Peran pendidikan formal di sekolah juga selama ini saya rasanya hanya sebatas mendapat ijazah semata. Lalu selepas itu kerasnya hidup adalah tanggung jawab kita masing-masing. Mau lanjut kuliah, ada dana silakan. Kalau tidak bekerjalah lalu menabung buat bisa masuk universitas.
Roem Topatimasang dalam bukunya "Sekolah Itu Candu" menuliskan "jika pada akhirnya nanti saya tetap akan jadi petani juga, meski sudah bersekolah tinggi-tinggi dan jauh-jauh ke kota, mengapa saya tidak mulai dari sekarang saja?". Roem pada dasarnya mengajak kita lebih kepada logika berpikir realistik.

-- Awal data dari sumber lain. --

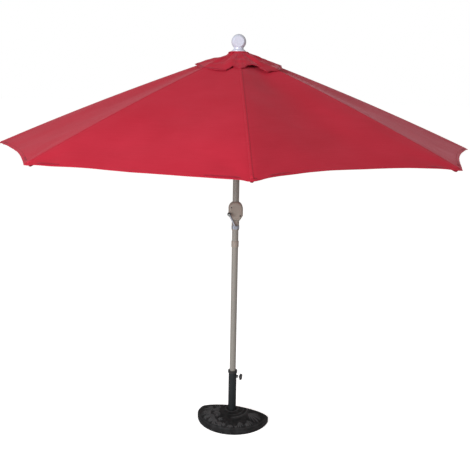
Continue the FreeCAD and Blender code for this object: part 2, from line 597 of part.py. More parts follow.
def gore(side_name, azimuth, sides):
    tag = "_" + side_name
    start, steps = size("cloth_start"), 8
    radii = [start + (reach - start) * k / steps for k in range(steps + 1)]
    cloth = part("Feature", "gore" + tag)
    cloth.Shape = plate_solid(panel_rows(radii, rib_height, 0.2, HEM_RISE, sides), size("cloth"))
    keep(turned(cloth, azimuth), "canopy" + tag)

    def cap_height(radius):
        start, end = size("cap_start"), size("cap_reach")
        share = (radius - start) / (end - start)
        edge = rib_height(end) + size("cloth") + 0.3
        return edge + (low - 5.5 - edge) * (1 - share) ** 0.9

    cap_radii = [size("cap_start"), 80.0, 120.0, 180.0, size("cap_reach")]
    cap = part("Feature", "cap" + tag)
    cap.Shape = plate_solid(panel_rows(cap_radii, cap_height, 0.2, 0.0, sides), size("cloth"))
    keep(turned(cap, azimuth), "vent_cap" + tag)


SIDES = {"left": (0, 1), "right": (-1, 0)}
for side_name, azimuth in AZIMUTHS:
    rib_parts(side_name, azimuth)
    strut_parts(side_name, azimuth)
    gore(side_name, azimuth, SIDES.get(side_name, (-1, 0, 1)))

# ---------------------------------------------------------------- runner
runner_low, runner_high = runner_z - 24.0, runner_z + 16.0
runner_skin = cylinder("runner_skin", "runner_outer", runner_high - runner_low, z=runner_low)
runner_bore = cylinder("runner_bore", "pole_outer + clear_gap", 100.0, z=runner_low - 20.0)
arms, gaps, stubs = [], [], []
for name, azimuth in AZIMUTHS:
    arms.append(turned(box("runner_arm_" + name, 24.0, 17.0, 20.0, x=24.0, y=-8.5, z=runner_z - 10.0), azimuth))
    gaps.append(turned(box("runner_gap_" + name, 40.0, 8.2, 120.0, x=29.5, y=-4.1, z=runner_z - 60.0), azimuth))
lug = box("runner_lug", 12.0, 14.0, 30.0, x=-6.0, y=22.0, z=runner_high - 30.0)
cord_y = pulley_y + pulley_r + 1.5
lug_hole = cylinder("lug_hole", 1.5, 60.0, y=cord_y, z=runner_high - 20.0)
runner_solid = fuse("runner_solid", runner_skin, lug, *arms)
stub_holes = []
for name, azimuth in AZIMUTHS:
    for sign in (-1, 1):
        low_y = -9.5 if sign < 0 else 4.3
        for word, rods in (("stub_", stubs), ("stub_hole_", stub_holes)):
            rod = cylinder("%s%s%d" % (word, name, sign), "pin_radius", 5.2, x=hub_r, y=low_y, z=runner_z,
                           turn=ALONG_Y)
            rods.append(turned(rod, azimuth))
keep(cut("runner", runner_solid, runner_bore, lug_hole, *(gaps + stub_holes)), "runner")
keep(group("runner_stubs", *stubs), "runner_pins")

# ---------------------------------------------------------------- lift cord
# Inside the pole the cord runs from the spool to the pulley and over it; outside it drops to the runner.
cord_r = 1.5
start = V(10.5, 0, crank_z)
over = pulley_r + 1.5
meet = V(0, pulley_y - over, pulley_z)
rise_path = Part.makeLine(start, meet)
arc_path = Part.Arc(meet, V(0, pulley_y, pulley_z + over), V(0, pulley_y + over, pulley_z)).toShape()
arc_tube = Part.Wire(arc_path).makePipeShell([Part.Wire(Part.makeCircle(cord_r, meet, V(0, 0, 1)))], True, False)
climb = meet - start
straight = Part.makeCylinder(cord_r, climb.Length, start, climb)
inner_cord = part("Feature", "cord_inner")
inner_cord.Shape = straight.fuse([arc_tube, Part.makeSphere(cord_r, meet)]).removeSplitter()
keep(inner_cord, "lift_cord_inner")
keep(cylinder("cord_outer", cord_r, pulley_z - 0.05 - (runner_high - 20.0), y=cord_y, z=runner_high - 20.0),
     "lift_cord_outer")

doc.recompute()
faults = []
for obj in doc.Objects:
    if any(word in obj.State for word in ("Invalid", "Error")):
        faults.append("%s: %s" % (obj.Name, obj.State))
for obj in NODES:
    shape = obj.Shape
    if shape.isNull() or not shape.isValid() or not shape.Solids:
        faults.append("%s: bad shape" % obj.Label)
if faults:
    raise RuntimeError("; ".join(faults))

os.makedirs("parts", exist_ok=True)
for obj in NODES:
    obj.Shape.exportStep("parts/%s.step" % obj.Label)
print("%d parts written" % len(NODES))
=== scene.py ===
import json
import math
import random

import bpy
from mathutils import Matrix, Vector, noise


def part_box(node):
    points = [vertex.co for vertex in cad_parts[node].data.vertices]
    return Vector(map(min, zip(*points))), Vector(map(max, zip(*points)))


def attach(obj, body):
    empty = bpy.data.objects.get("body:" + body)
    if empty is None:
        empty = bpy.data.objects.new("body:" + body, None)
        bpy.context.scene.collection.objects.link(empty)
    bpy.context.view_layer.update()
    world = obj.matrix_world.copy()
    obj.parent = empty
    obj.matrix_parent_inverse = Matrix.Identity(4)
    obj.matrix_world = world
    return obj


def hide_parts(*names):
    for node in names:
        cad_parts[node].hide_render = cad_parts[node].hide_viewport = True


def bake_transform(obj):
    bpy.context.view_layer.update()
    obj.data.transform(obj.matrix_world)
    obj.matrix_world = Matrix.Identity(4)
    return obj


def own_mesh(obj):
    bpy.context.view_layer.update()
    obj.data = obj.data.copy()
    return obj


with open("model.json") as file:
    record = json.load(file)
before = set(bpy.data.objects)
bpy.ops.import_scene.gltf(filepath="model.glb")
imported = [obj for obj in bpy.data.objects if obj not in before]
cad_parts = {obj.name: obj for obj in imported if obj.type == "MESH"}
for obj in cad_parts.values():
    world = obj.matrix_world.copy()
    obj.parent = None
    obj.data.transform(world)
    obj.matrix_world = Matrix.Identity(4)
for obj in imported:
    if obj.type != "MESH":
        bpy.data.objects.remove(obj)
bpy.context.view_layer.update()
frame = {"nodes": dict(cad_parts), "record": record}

# A half-round balcony parasol on a half-round cast foot. Metres; the pole stands on the origin and the
# canopy opens towards -Y. The rib and canopy sizes below are the frame's own.
MM = 0.001
HUB_RADIUS, HUB_HEIGHT = 0.040, 2.235        # rib pivots
REACH, RIB_FALL, RIB_BOW = 1.350, 0.508, 0.014
CLOTH_LIFT = 0.012                           # cloth's top face over the rib's centre line
RIB_SET_BACK = 0.026                         # rib's end in from the canopy's corner, along the slope
CLOTH_START = 0.125                          # inner edge of the canopy
CANOPY_THICK, CAP_THICK = 0.0012, 0.0010     # coated cloth of the canopy and of the vent cap
HALF_PANEL = math.radians(22.5)              # from a rib to the middle of the panel beside it
CHORD = math.hypot(REACH - HUB_RADIUS, RIB_FALL)
SLOPE = math.atan2(RIB_FALL, REACH - HUB_RADIUS)
RIBS = [("left", 180), ("front_left", 225), ("front", 270), ("front_right", 315), ("right", 360)]


# ---------------------------------------------------------------- finishes
def colour(code):
    """Linear colour from an sRGB hex value."""
    parts = [int(code[i:i + 2], 16) / 255 for i in (1, 3, 5)]
    return tuple(c / 12.92 if c <= 0.04045 else ((c + 0.055) / 1.055) ** 2.4 for c in parts) + (1.0,)


def add(tree, kind, inputs=None, **settings):
    """Adds one shader node with its settings; its sockets take values or other nodes' outputs."""
    made = tree.nodes.new("ShaderNode" + kind)
    for word, value in settings.items():
        setattr(made, word, value)
    for socket, value in (inputs or {}).items():
        if isinstance(value, bpy.types.NodeSocket):
            tree.links.new(value, made.inputs[socket])
        else:
            made.inputs[socket].default_value = value
    return made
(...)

Membaca buku itu memang membawa saya pada suatu sikap kontemplatif, peranan sekolah selama ini selain berorientasi nilai, emangnya apa? Sementara bekal dalam menelusuri kerasnya hidup jarang didapat dari instansi pendidikan. Penjurusan di SMA juga formalitas semata, minat anak dilihat dari nilai bukan keinginan dari dasar hati mereka. Misalnya, ada yang ingin masuk IPA tidak bisa karena nilai tak mencukupi. Seolah-olah sekolah layaknya sebuah industri.
Harapan di Kota Impian Survive, Menetap atau Pulang?
Belakangan ini saya kembali berpikir, Batam semakin hari semakin susah untuk mendapatkan pekerjaan yang menjanjikan. Bagi yang mumpuni dengan banyak relasi bisa saja mudah, hanya saja apakah semua orang tipikalnya sama? Kecakapan terkadang kalah dengan kepandaian tertentu, seperti mampu menarik hati orang lain.
Sementara kedatang pencari kerja yang tiap tahunnya selalu bertambah bertolak belakang dengan ketersedian lowongan pekerjaan. Pabrik-pabrik elektronik sudah banyak tutup di beberapa kawasan industrial. Sementara industri Shipyard mulai redup. Bahkan kawasan galangan kapal Tanjunguncang, seolah-olah berdansa resah dengan nada-nadanya yang murung.
Di atas kertas, industri Batam sedang ruai. Tren industri manufaktur grafiknya bergerak turun. Data Badan Pusat Statistik (BPS) Batam tahun 2013 menunjukkan pertumbuhan industri masih di angka 7,07% akan tetapi di 2017 jeblok menjadi 1,76%. Lumayan!
Sementara itu nilai ekspor Batam di tahun 2014 tercatat di angka US$ 11,3 miliar, tiga tahun berselang menyusut ke angka US$ 8,71 miliar. Kota impian ini rupanya sedang tidak baik-baik saja pikirku belakangan ini. Sementara tampak dari kejauhan, negeri tetangga semakin tertawa dengan patung singanya.
Menilik peluang hidup di kota yang saya pikir masih tahap berbenah ini, keinginan untuk menetap bagi kebanyakan orang pasti selalu ada di tengah stabilitas kehidupan yang masih rawan. Sah-sah saja ada yang bertahan karena yakin bahwa kesabaran akan membawa berkah. Tapi sekali lagi, masa depan masihlah sebuah misteri.
Defrizal, seorang sahabat baik yang juga rekan di lapangan pernah mengatakan. Di Batam hidup dengan gaji  Rp 3 juta baginya sudah cukup untuk hidup dengan keluarga kecil dan memiliki rumah sangat sederhana. Syaratnya hanya satu, gaya hidup dan penglihatan jangan ditinggikan. Saya tak mengatakan setuju, hanya saja pernyataan itu sah-sah saja. Toh Dia buktikan, di Batam jauh-jauh hari dia telah memiliki rumahnya sendiri.
Lalu bagaimana dengan kaum milenial lainnya, yang sering disebutkan generasi boros saban waktu hobi kongkow di coffee shop? Sepanjang penglihatan saya dengan gaji Rp 3 juta, wajah bahagia di awal bulan adalah penampakan yang wajar. Tapi jangan tanya akhir bulan, awan mendung selalu mampir di atas kepala mereka. Bahkan ubun-ubunnya terkadang basah.